For this exercise, return only the lines from the line containing "at_datum() height_adjusters();" through the line containing "obj.matrix_world = world", both ends included, exactly as they are.
## Begin PROVIDED DATA
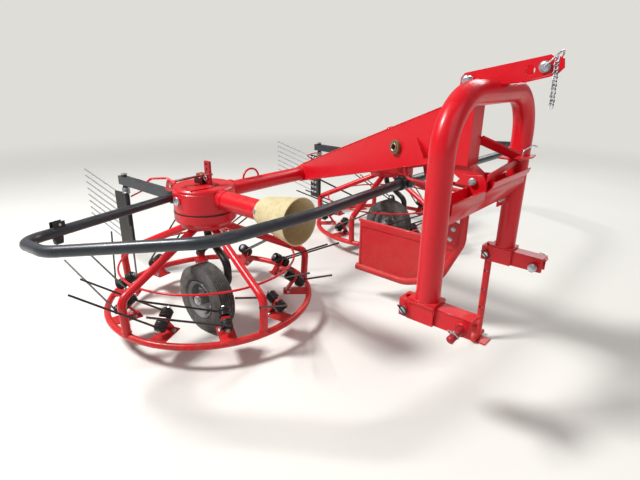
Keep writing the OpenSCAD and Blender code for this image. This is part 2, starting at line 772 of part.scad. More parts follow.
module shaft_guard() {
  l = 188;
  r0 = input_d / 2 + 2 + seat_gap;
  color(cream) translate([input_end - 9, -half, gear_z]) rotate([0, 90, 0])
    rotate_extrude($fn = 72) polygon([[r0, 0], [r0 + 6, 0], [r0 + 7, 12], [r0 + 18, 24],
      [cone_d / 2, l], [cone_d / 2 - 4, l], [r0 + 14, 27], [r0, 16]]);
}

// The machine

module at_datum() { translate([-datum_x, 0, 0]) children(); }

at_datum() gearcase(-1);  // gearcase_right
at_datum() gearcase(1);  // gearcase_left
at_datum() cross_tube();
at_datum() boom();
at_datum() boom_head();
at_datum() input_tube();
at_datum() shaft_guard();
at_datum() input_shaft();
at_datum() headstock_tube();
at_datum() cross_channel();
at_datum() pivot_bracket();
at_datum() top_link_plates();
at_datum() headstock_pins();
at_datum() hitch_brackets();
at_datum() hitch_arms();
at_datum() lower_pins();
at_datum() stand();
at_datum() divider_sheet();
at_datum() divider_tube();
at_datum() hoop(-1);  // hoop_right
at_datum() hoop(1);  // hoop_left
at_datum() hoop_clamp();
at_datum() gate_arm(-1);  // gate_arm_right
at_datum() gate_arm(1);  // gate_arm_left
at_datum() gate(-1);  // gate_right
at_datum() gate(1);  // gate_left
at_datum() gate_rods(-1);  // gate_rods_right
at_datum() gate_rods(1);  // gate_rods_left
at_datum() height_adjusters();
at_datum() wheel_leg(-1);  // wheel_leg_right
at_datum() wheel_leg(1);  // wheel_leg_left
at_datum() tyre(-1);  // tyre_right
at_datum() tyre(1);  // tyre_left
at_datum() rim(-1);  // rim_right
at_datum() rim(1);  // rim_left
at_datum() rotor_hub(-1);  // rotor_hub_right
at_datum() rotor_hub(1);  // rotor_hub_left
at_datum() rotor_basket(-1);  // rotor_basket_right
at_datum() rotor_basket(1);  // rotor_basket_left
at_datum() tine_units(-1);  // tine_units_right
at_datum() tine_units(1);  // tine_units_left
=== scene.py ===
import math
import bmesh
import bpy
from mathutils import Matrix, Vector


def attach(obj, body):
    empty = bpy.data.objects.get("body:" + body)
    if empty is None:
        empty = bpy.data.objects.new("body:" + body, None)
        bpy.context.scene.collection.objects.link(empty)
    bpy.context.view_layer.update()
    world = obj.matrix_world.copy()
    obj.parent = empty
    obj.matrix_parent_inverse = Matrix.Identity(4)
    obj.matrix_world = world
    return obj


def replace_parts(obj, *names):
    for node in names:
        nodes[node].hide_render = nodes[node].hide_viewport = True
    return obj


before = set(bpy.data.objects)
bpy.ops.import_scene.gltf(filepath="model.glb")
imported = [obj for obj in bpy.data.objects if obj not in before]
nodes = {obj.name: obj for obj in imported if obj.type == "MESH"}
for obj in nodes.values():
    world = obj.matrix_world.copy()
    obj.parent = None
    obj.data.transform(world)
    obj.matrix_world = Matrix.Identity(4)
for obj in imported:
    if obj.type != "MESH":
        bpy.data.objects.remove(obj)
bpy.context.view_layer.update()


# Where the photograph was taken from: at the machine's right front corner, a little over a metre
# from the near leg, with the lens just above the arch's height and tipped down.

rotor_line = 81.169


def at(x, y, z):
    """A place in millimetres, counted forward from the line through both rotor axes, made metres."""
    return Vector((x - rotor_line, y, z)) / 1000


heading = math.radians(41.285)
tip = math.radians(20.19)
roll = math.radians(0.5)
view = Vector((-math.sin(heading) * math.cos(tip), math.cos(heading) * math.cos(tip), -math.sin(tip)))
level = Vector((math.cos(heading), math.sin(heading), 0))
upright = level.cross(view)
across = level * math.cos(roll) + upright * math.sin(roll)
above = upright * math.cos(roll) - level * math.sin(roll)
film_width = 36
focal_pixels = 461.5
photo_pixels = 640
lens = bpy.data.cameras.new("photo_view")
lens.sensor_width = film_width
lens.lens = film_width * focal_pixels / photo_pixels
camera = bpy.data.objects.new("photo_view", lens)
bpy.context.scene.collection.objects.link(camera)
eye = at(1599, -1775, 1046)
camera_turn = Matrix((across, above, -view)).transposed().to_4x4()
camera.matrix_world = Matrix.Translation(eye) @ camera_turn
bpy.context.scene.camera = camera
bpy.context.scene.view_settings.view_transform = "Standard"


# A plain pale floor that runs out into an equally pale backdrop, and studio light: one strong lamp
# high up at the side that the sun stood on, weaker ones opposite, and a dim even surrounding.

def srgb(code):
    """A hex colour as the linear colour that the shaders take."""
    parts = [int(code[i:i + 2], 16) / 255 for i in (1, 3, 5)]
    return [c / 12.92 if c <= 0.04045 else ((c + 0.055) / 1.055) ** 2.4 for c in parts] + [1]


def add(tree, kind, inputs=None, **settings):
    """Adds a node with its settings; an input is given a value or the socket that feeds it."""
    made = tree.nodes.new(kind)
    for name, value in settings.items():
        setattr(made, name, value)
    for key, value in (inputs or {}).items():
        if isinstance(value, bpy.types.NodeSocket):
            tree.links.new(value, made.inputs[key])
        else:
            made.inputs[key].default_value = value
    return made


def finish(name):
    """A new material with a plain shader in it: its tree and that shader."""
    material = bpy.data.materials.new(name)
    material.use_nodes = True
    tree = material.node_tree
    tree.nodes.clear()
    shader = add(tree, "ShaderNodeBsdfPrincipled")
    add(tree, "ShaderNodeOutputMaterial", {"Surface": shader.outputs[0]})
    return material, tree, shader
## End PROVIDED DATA
#### [CORRECT RESPONSE]
at_datum() height_adjusters();
at_datum() wheel_leg(-1);  // wheel_leg_right
at_datum() wheel_leg(1);  // wheel_leg_left
at_datum() tyre(-1);  // tyre_right
at_datum() tyre(1);  // tyre_left
at_datum() rim(-1);  // rim_right
at_datum() rim(1);  // rim_left
at_datum() rotor_hub(-1);  // rotor_hub_right
at_datum() rotor_hub(1);  // rotor_hub_left
at_datum() rotor_basket(-1);  // rotor_basket_right
at_datum() rotor_basket(1);  // rotor_basket_left
at_datum() tine_units(-1);  // tine_units_right
at_datum() tine_units(1);  // tine_units_left
=== scene.py ===
import math
import bmesh
import bpy
from mathutils import Matrix, Vector


def attach(obj, body):
    empty = bpy.data.objects.get("body:" + body)
    if empty is None:
        empty = bpy.data.objects.new("body:" + body, None)
        bpy.context.scene.collection.objects.link(empty)
    bpy.context.view_layer.update()
    world = obj.matrix_world.copy()
    obj.parent = empty
    obj.matrix_parent_inverse = Matrix.Identity(4)
    obj.matrix_world = world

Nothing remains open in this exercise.